Doumer président !

Inscrite en en caractères gras, la nouvelle barre la « une » de l’édition du 14 mai 1931 de L’Ouest-Eclair : Paul Doumer est élu président de la République ! Si ce nom est aujourd’hui sorti des mémoires, il est pourtant très familier aux lecteurs bretons. Né en 1857 dans le Cantal dans une famille modeste, Paul Doumer est l’exemple même de la réussite par l’école : devenu professeur de mathématiques en 1877, il quitte l’enseignement quelques années plus tard pour travailler dans la presse puis, en 1885, se lancer en politique. Député de la gauche radicale en 1888, il devient ministre des finances en 1895, poste qu’il réoccupera en 1921 puis en 1925, préside l’Assemblée nationale en 1905 puis le Sénat en 1927.

Lors d'une manifestation officielle à Paris en 1931, le Président de la république Paul DOumer que suivent Pierre Laval et Philippe Pétain.

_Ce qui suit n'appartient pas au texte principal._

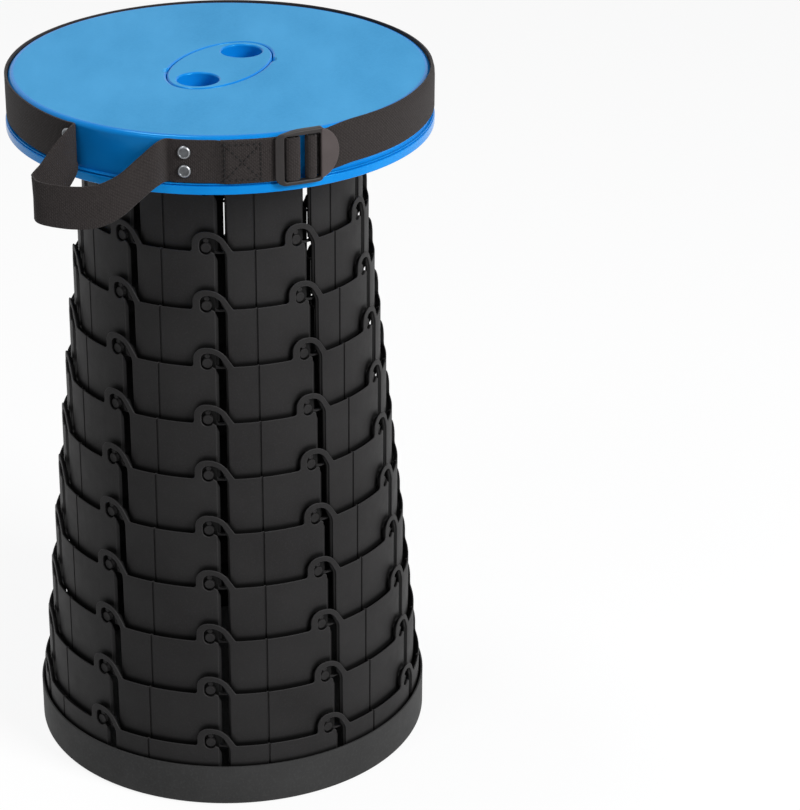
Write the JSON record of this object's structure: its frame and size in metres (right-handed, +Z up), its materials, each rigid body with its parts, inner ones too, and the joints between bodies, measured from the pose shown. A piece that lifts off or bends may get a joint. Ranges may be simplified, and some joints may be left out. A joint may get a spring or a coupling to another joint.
{
  "type": "collapsible telescopic stool",
  "caption": "Round stool seat on nested rings that slide down into a shallow round base pan, with a webbing strap, ladder buckle and carrying loop round the rim.",
  "frame": {"origin": "on the floor, in the middle of the underside of the base pan", "axes": "+Z up along the axis of the nested rings, -Y towards the front, where the carrying loop and the buckle are"},
  "size_m": [0.2512, 0.2676, 0.4348],
  "materials": {
    "base_plastic": "matt charcoal moulded plastic",
    "ring_plastic": "fine-grained black moulded plastic",
    "seat_plastic": "satin blue moulded plastic",
    "webbing": "woven black webbing",
    "buckle_plastic": "satin black moulded plastic",
    "rivet_steel": "dull nickel-plated steel"
  },
  "bodies": {
    "base": {"base_pan": "base_plastic", "foot_ring": "ring_plastic"},
    "ring_01": {"sliding_ring_01": "ring_plastic"},
    "ring_02": {"sliding_ring_02": "ring_plastic"},
    "ring_03": {"sliding_ring_03": "ring_plastic"},
    "ring_04": {"sliding_ring_04": "ring_plastic"},
    "ring_05": {"sliding_ring_05": "ring_plastic"},
    "ring_06": {"sliding_ring_06": "ring_plastic"},
    "ring_07": {"sliding_ring_07": "ring_plastic"},
    "ring_08": {"sliding_ring_08": "ring_plastic"},
    "ring_09": {"sliding_ring_09": "ring_plastic"},
    "ring_10": {"sliding_ring_10": "ring_plastic"},
    "seat": {"seat": "seat_plastic", "top_ring": "ring_plastic", "rim_strap": "webbing", "handle_loop": "webbing", "buckle": "buckle_plastic", "rivet_left_upper": "rivet_steel", "rivet_left_lower": "rivet_steel", "rivet_right_upper": "rivet_steel", "rivet_right_lower": "rivet_steel"},
    "plug": {"seat_plug": "seat_plastic"}
  },
  "joints": [
    {"name": "ring_01_slide", "type": "slide", "parent": "base", "child": "ring_01", "axis": [0, 0, -1], "range_m": [0, 0.0344]},
    {"name": "ring_02_slide", "type": "slide", "parent": "ring_01", "child": "ring_02", "axis": [0, 0, -1], "range_m": [0, 0.0344]},
    {"name": "ring_03_slide", "type": "slide", "parent": "ring_02", "child": "ring_03", "axis": [0, 0, -1], "range_m": [0, 0.0344]},
    {"name": "ring_04_slide", "type": "slide", "parent": "ring_03", "child": "ring_04", "axis": [0, 0, -1], "range_m": [0, 0.0344]},
    {"name": "ring_05_slide", "type": "slide", "parent": "ring_04", "child": "ring_05", "axis": [0, 0, -1], "range_m": [0, 0.0344]},
    {"name": "ring_06_slide", "type": "slide", "parent": "ring_05", "child": "ring_06", "axis": [0, 0, -1], "range_m": [0, 0.0344]},
    {"name": "ring_07_slide", "type": "slide", "parent": "ring_06", "child": "ring_07", "axis": [0, 0, -1], "range_m": [0, 0.0344]},
    {"name": "ring_08_slide", "type": "slide", "parent": "ring_07", "child": "ring_08", "axis": [0, 0, -1], "range_m": [0, 0.0344]},
    {"name": "ring_09_slide", "type": "slide", "parent": "ring_08", "child": "ring_09", "axis": [0, 0, -1], "range_m": [0, 0.0344]},
    {"name": "ring_10_slide", "type": "slide", "parent": "ring_09", "child": "ring_10", "axis": [0, 0, -1], "range_m": [0, 0.0344]},
    {"name": "seat_slide", "type": "slide", "parent": "ring_10", "child": "seat", "axis": [0, 0, -1], "range_m": [0, 0.0319]},
    {"name": "plug_lift", "type": "slide", "parent": "seat", "child": "plug", "axis": [0, 0, 1], "range_m": [0, 0.04]}
  ]
}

Carte postale. Collection particulière.

Pour Paul Doumer, cette victoire est le couronnement d’une très longue carrière politique. Certes, cette élection, au suffrage indirect faut-il le rappeler, n’a pas la même importance sous la IIIe république que sous la Ve. D’ailleurs, c’est sous la présidence de Paul Doumer que l’expression « inaugurer les chrysanthèmes » semble se populariser, ce qui dit bien l’étendue réelle des pouvoirs du locataire de l’Elysée. Mais la désignation d’un nouveau Président reste un évènement et la presse bretonne se montre de ce point de vue à l’image de L’Ouest-Eclair. Si la victoire de Paul Doumer n’est pas la seule nouvelle annoncée par La Dépêche de Brest, elle reste toutefois l’information essentielle de cette édition. Là encore, la chose n’est pas nouvelle puisque, déjà, en 1913,  l’élection de Raymond Poincaré à la Présidence de la République fait les gros titres de la presse bretonne.

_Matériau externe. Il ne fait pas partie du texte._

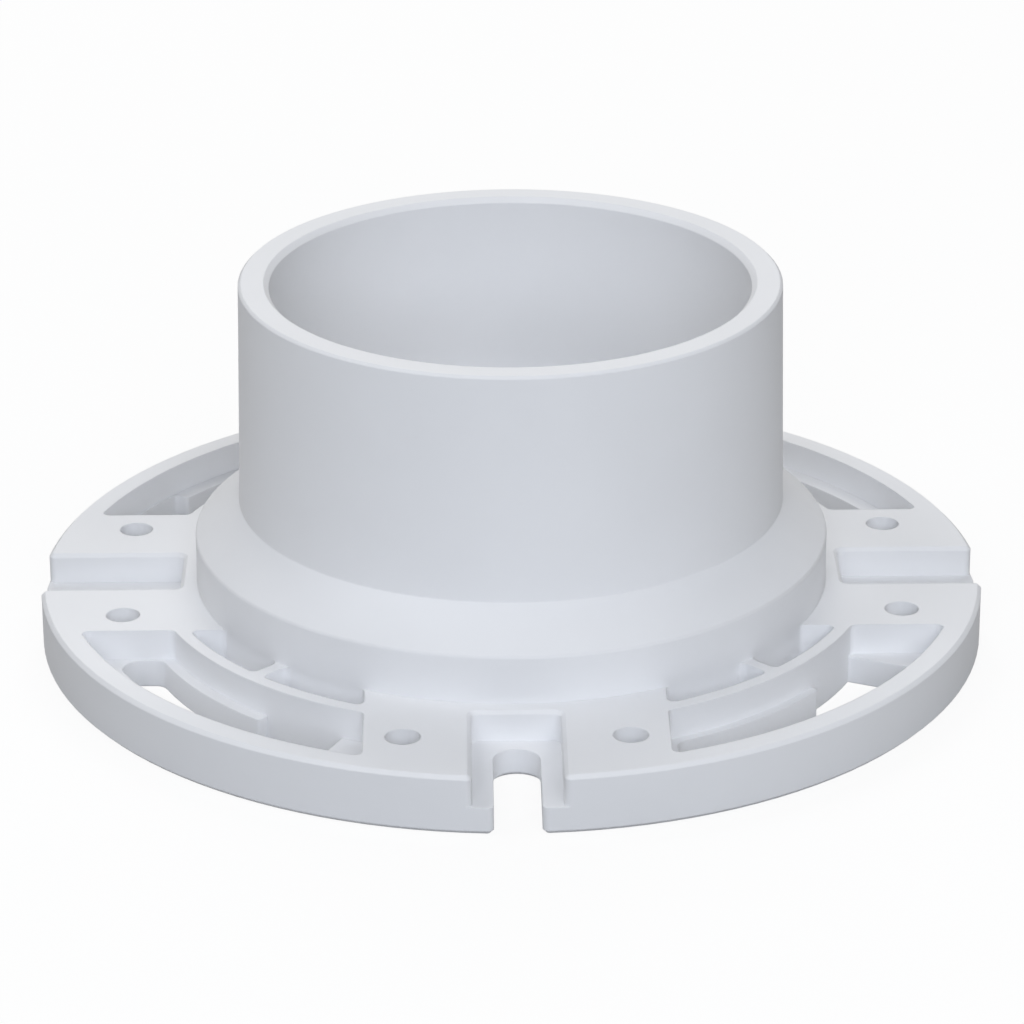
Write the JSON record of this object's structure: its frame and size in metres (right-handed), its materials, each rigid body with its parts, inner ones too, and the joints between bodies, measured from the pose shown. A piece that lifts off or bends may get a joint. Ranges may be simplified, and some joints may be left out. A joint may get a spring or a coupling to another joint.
{
  "type": "closet flange",
  "caption": "Round floor flange with ribbed underside, bolt slots and notches, and a tubular pipe hub, lying on its finished face.",
  "frame": {"origin": "centre of the finished face, which is the base it lies on", "axes": "+Z along the hub, out of the pipe socket; -Y towards the viewer of the picture, through the front notch"},
  "size_m": [0.1774, 0.1774, 0.0698],
  "materials": {
    "white_pvc": "satin moulded"
  },
  "bodies": {
    "root": {"closet_flange": "white_pvc"}
  },
  "joints": []
}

Pourtant, il est évident qu’en 1931, si tous les journaux accordent une grande importance à ce scrutin, tous n’ont pas les moyens de traiter l’information à la même vitesse. A Saint-Brieuc, si l’édition datée du 16 mai 1931 du Moniteur des Côtes-du-Nord ne dit rien du scrutin, c’est parce que le résultat tombe alors que l’hebdomadaire est sous presse. Aussi ce journal se contente-t-il d’un bienveillant portrait la semaine suivante, article rappelant que le nouvel élu est le père de huit enfants dont trois fils morts pour la France pendant la Première Guerre mondiale et que son épouse, Blanche Richet, est la fille du directeur du Démocrate, organe des républicains des Côtes-du-Nord publié à la fin des années 1890. A Lorient, l’édition du 14 mai 1931 du Nouvelliste du Morbihan ne peut faire autrement que de titrer sur le ballotage opposant Paul Doumer – qui n’est en effet élu qu’au second tour – à une autre grande figure de l’histoire politique de la première partie du XXe siècle, le Nantais et lauréat du prix Nobel de la paix Aristide Briand.

Carte postale publicitaire. Collection particulière.

Ce n’est finalement que dans le numéro suivant, daté du 16 mai, que le journal morbihannais peut titrer, non sur la victoire de Paul Doumer, mais sur « les conséquences de l’échec de M. Briand ». Et c’est là d’ailleurs une dimension qui frappe le lecteur du XXIe siècle, volontiers prompt à considérer cette élection à la Présidence de la République comme négligeable : loin de considérer ce scrutin comme purement honorifique, la presse croit au contraire y déceler de grands enjeux. Ainsi, pour le Nouvelliste du Morbihan, «  la victoire de M. Briand eut été une victoire de la politique internationale de la paix » tandis que Paul Doumer symbolise « la victoire internationale du nationalisme ». Au contraire, à Nantes, L’Echo de la Loire se satisfait du résultat de l’élection en ce qu’elle pourrait signifier la fin de la « déjà trop longue et néfaste carrière politique » d’Aristide Briand.

On le voit, si la IIIe république est par définition parlementaire, il ne faudrait pas pour autant en conclure que le scrutin présidentiel est tenu comme étant sans enjeux pour les contemporains. Bien au contraire. Mais le paradoxe dans le cas de l’élection de Paul Doumergue est que le nouvel élu s’attache de suite à incarner une présidence moins politique et plus morale, comme s’il s’apprêtait à cultiver lui-même les chrysanthèmes qu’il serait amené à inaugurer.